Stated task: From the records below, transcribe only the lines running from the one with "extrude(amount=shackle_washer_gauge)" through the one with "zip(*points))), Vector(map(max, zip(*points)))". Keep both of those end lines.

Data excerpts:
[start]

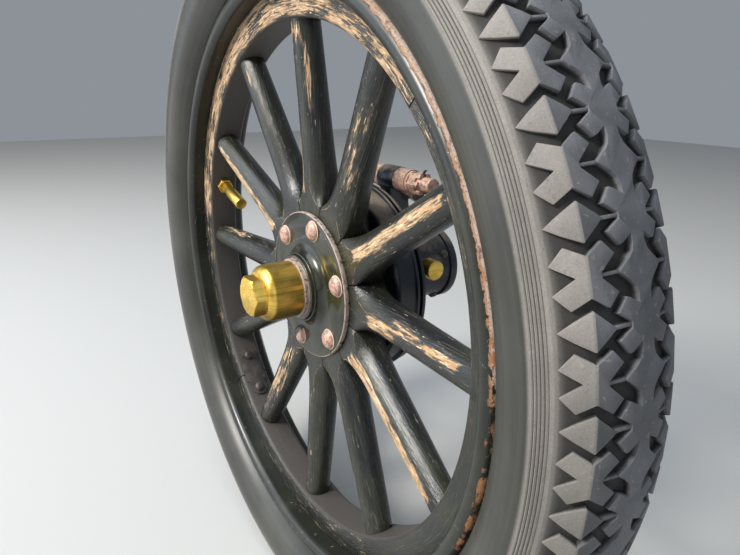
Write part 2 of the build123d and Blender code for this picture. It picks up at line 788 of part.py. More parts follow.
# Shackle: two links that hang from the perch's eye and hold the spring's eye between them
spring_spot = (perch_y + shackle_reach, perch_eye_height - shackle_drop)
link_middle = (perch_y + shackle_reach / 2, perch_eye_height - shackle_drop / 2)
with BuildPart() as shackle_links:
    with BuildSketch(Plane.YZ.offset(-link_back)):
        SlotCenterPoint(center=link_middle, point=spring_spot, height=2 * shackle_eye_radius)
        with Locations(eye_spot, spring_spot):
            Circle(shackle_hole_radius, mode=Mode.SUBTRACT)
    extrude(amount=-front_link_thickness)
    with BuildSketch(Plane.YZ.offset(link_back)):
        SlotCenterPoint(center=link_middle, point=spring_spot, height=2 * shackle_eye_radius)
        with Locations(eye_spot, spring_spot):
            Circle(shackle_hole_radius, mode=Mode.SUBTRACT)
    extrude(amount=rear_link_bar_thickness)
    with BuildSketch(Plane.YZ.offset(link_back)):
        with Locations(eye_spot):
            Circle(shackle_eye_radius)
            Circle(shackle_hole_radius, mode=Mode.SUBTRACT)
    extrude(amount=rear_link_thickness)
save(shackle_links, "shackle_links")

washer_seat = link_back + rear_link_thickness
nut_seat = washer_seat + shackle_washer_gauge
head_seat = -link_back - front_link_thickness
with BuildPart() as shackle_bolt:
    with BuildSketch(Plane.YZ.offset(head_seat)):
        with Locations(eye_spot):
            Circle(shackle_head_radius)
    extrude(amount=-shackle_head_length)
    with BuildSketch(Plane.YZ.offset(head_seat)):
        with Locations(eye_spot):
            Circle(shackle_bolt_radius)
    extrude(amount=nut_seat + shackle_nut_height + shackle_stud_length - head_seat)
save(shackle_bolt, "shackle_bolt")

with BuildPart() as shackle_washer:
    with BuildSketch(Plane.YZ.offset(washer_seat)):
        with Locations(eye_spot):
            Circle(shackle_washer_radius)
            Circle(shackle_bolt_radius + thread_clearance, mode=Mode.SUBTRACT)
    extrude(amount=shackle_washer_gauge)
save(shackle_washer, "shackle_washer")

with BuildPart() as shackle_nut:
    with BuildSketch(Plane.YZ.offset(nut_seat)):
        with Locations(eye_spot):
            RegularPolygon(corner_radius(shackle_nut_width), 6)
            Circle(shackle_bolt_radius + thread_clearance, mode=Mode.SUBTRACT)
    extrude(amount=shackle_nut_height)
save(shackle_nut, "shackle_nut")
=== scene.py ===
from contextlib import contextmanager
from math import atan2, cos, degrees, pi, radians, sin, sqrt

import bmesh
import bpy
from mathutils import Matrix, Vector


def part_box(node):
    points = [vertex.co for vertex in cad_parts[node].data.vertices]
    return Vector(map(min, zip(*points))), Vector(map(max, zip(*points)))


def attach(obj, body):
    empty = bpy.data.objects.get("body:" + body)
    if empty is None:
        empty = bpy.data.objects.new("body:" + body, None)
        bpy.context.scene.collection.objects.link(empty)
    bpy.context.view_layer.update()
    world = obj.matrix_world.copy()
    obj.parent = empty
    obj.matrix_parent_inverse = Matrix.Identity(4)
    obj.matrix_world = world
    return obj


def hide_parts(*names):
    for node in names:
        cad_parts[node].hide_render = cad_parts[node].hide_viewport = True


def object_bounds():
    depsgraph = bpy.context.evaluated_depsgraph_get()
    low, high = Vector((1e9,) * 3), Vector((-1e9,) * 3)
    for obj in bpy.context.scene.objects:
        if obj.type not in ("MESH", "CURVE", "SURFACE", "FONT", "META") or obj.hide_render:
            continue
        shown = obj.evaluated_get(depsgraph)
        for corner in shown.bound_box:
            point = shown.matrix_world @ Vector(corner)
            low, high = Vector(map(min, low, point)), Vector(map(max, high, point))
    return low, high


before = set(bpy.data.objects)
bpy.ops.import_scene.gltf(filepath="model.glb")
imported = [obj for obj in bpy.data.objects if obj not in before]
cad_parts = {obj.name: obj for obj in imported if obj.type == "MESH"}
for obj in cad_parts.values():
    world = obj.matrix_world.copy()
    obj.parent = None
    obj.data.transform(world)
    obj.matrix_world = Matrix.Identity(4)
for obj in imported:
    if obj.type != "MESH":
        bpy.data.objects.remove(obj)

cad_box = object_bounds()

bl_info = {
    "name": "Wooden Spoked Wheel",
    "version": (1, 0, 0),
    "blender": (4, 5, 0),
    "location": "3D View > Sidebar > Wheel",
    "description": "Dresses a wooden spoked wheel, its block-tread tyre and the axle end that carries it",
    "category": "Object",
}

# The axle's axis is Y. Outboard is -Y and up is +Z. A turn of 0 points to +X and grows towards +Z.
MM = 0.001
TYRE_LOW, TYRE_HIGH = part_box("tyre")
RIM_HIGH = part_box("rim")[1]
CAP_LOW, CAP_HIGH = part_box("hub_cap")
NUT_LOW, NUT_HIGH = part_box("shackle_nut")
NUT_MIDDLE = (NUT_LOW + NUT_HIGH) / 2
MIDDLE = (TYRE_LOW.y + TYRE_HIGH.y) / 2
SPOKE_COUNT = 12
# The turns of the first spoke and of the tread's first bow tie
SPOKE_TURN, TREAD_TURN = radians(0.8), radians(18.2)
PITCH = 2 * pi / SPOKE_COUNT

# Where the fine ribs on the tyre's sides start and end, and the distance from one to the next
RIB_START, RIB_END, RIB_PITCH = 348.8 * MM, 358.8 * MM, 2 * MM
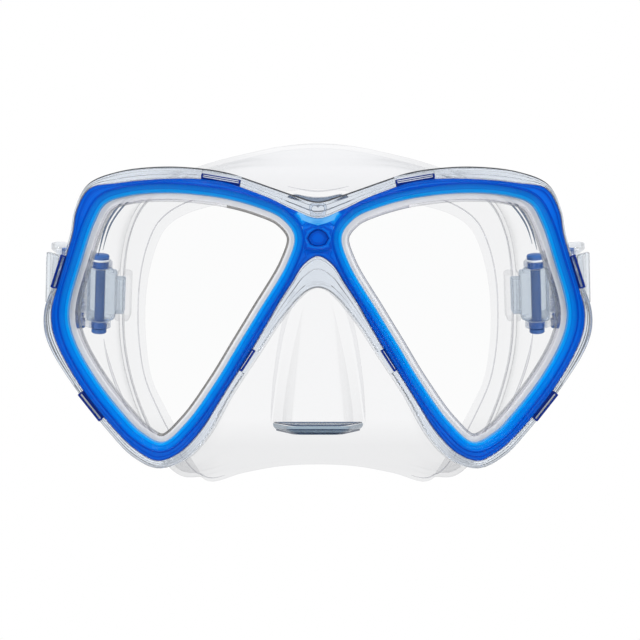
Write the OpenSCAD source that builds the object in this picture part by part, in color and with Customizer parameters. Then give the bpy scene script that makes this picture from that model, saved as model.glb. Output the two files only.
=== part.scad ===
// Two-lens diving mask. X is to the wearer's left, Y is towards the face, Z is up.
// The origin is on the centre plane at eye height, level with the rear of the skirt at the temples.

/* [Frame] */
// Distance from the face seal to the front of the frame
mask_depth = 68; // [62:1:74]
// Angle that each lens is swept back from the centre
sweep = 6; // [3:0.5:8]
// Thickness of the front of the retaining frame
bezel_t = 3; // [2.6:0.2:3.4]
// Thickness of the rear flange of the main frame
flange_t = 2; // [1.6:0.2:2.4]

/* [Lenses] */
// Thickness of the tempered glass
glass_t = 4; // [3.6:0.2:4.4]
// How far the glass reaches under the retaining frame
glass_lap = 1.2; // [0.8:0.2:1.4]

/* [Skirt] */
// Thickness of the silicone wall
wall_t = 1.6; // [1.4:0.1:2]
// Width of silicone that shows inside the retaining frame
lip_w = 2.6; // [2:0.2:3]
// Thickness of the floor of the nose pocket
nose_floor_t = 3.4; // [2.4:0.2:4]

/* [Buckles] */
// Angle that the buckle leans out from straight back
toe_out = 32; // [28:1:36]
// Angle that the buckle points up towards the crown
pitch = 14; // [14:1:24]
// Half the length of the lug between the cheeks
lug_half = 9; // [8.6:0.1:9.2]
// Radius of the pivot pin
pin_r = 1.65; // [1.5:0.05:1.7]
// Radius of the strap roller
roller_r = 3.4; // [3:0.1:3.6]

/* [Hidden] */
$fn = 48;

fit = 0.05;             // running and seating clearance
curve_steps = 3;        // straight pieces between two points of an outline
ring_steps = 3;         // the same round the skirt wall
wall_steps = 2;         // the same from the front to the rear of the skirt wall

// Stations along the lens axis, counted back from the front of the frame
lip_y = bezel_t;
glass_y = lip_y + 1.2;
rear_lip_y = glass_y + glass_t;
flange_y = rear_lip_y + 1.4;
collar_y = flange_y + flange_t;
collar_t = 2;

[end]

Task answer:
    extrude(amount=shackle_washer_gauge)
save(shackle_washer, "shackle_washer")

with BuildPart() as shackle_nut:
    with BuildSketch(Plane.YZ.offset(nut_seat)):
        with Locations(eye_spot):
            RegularPolygon(corner_radius(shackle_nut_width), 6)
            Circle(shackle_bolt_radius + thread_clearance, mode=Mode.SUBTRACT)
    extrude(amount=shackle_nut_height)
save(shackle_nut, "shackle_nut")
=== scene.py ===
from contextlib import contextmanager
from math import atan2, cos, degrees, pi, radians, sin, sqrt

import bmesh
import bpy
from mathutils import Matrix, Vector


def part_box(node):
    points = [vertex.co for vertex in cad_parts[node].data.vertices]
    return Vector(map(min, zip(*points))), Vector(map(max, zip(*points)))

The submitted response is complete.